For the All-Slope-Solstice-Shout-Out
Get ready to get loud!
• Pick up an official STOOPendous kazoo. Visit the STOOPendous website.
• Create comb-and-waxed-paper noise makers. Get a clean comb. Cut the waxed paper to the width of the comb and twice its depth, so you can fold it over and cover both sides. Press your lips against the wax paper and comb and vocalize.
• Make sunny-bright paper plate shakers. Fold a paper plate in half. Paint the bottom side with two summer or sun motifs (one on each half) and let them dry. “Fill” the plate with a handful of uncooked dried beans, and staple the edges.
• Construct a rattle.

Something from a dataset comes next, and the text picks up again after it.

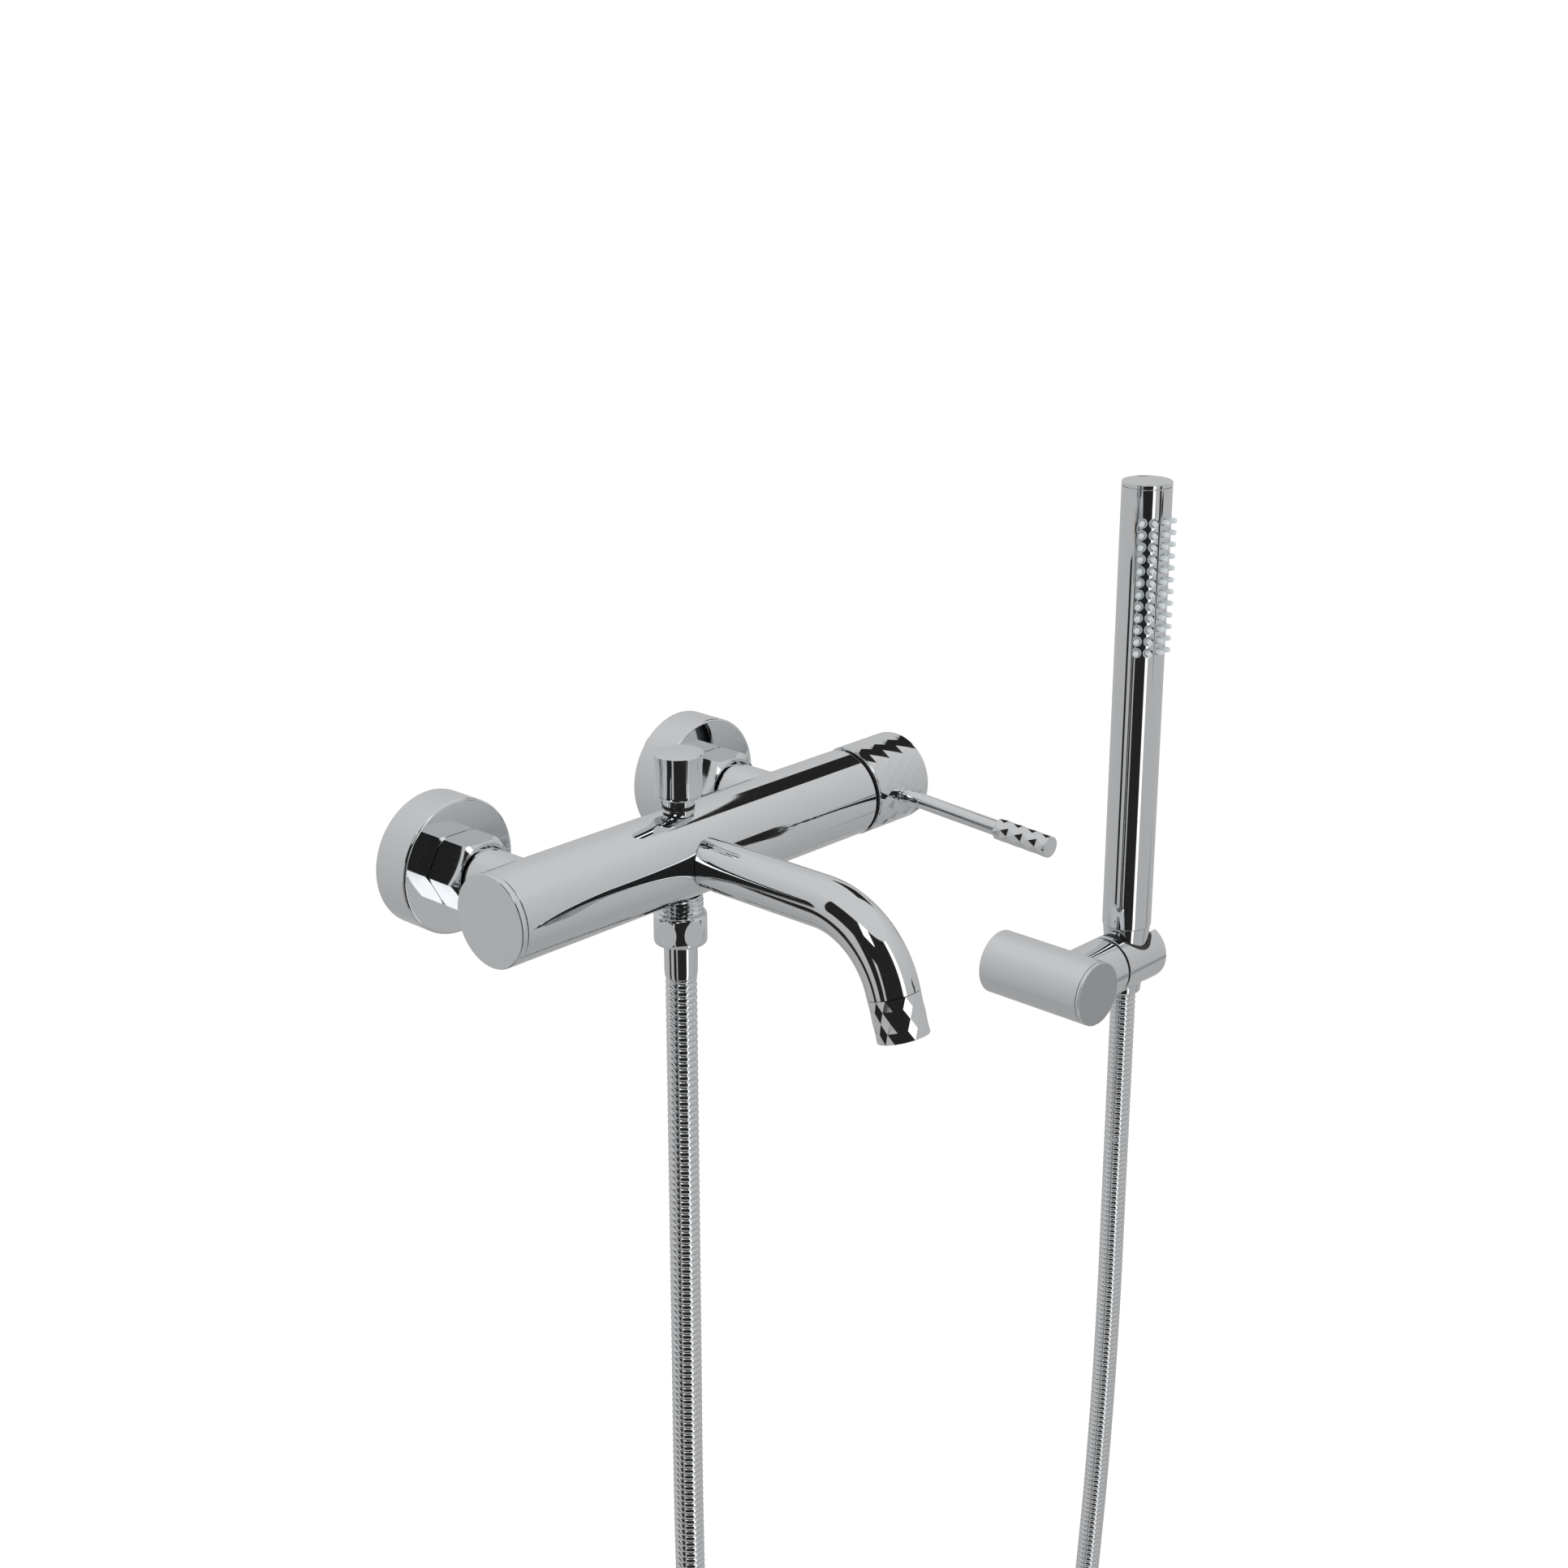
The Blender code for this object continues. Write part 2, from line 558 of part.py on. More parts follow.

Place three or four uncooked dried beans or chickpeas into a plastic egg left over from last Easter’s hunt. But, remember, this is not for the littlest ones–small parts, potential choking hazard.
• Blow across the top of a glass soda bottle. What a satisfying, deep, round sound.
• Get out the pots and pans. Use pans, lids, and spoons to improvise percussion sections, including cymbals and gongs. Grab your ridged broiler pan. Strum it with a stick.
• Make drums. Use yoghurt containers, oatmeal boxes, and more. Create lots bigger drums out of empty cat litter barrels.
• Raid the family toy box. Gather up little tambourines, toy xylophones, even glockenspiels!
• “Play” wind chimes. Use a long-handled metal spoon.
• Improvise rhythm sticks. Two chunky pieces of a wooden building set make great rhythm sticks.
• Gather whistles, horns, and flutes. Find one you bought at all those museum gift shops.
• Run the noisiest battery-operated toys in your home. Find the roaring race cars, toy fire trucks, yapping toy dogs.
• Sing! Summer is a-hummin in.
Whatever you do, keep the “us” in STOOPendoUS!